I'll venture here to say that Galbraith was painting with a broad brush, though he was accurately describing the faith in the mystical power of the Federal Reserve via its marvelous magical manipulation of interest rates. The Federal Reserve has other roles, such as being a key regulator of banks. Its pitiful performance in its regulatory role under the (once-) revered Alan Greenspan, for his part a disciple of Ayn Rand, is a big part of the story of the financial collapse of 2008 and the recession of which it was a part. The Fed could have taken measures to restrain the mortgage fraud. It could have forced the banks to hold more realistic capital reserves. I don't believe Galbraith intended to argue that the Fed was powerless in all respects, but rather that the notion that it could manage recessions through manipulating interest rates was pure illusion. As the quotes above indicate, he knew very well that such an opinion was scandalously divergent from conventional wisdom. (Galbraith was proud to claim the distinction of having introduced the phrase "conventional wisdom" into common usage via his 1958 classic The Affluent Society.

As the title of Krugman's post indicates, it touches on some technical issues in economics.

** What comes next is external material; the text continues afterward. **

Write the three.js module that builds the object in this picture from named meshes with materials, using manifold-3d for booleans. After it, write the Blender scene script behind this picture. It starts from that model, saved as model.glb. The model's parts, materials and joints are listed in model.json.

He also explains how real scientific research works in this passage on why he modified his views on the "liquidity trap":

Many economists just dismissed the Japanese example, asserting either that it reflected very special circumstances — zombie banks! — or that the Bank of Japan just wasn’t trying hard enough. I guess I was the first to suggest that Japan actually showed that the liquidity trap was not a myth, after all. The way I got to that conclusion, by the way, was as follows: I set out to prove, using a model with all the eyes dotted and teas crossed, that monetary expansion would always work even at a zero interest rate. But the model said just the opposite. And so I was forced to acknowledge that the liquidity trap was real, and to think through the implications, which I did in this 1998 paper (pdf).
The paper is called "It's Baaack: Japan's Slump and the Return of the Liquidity Trap."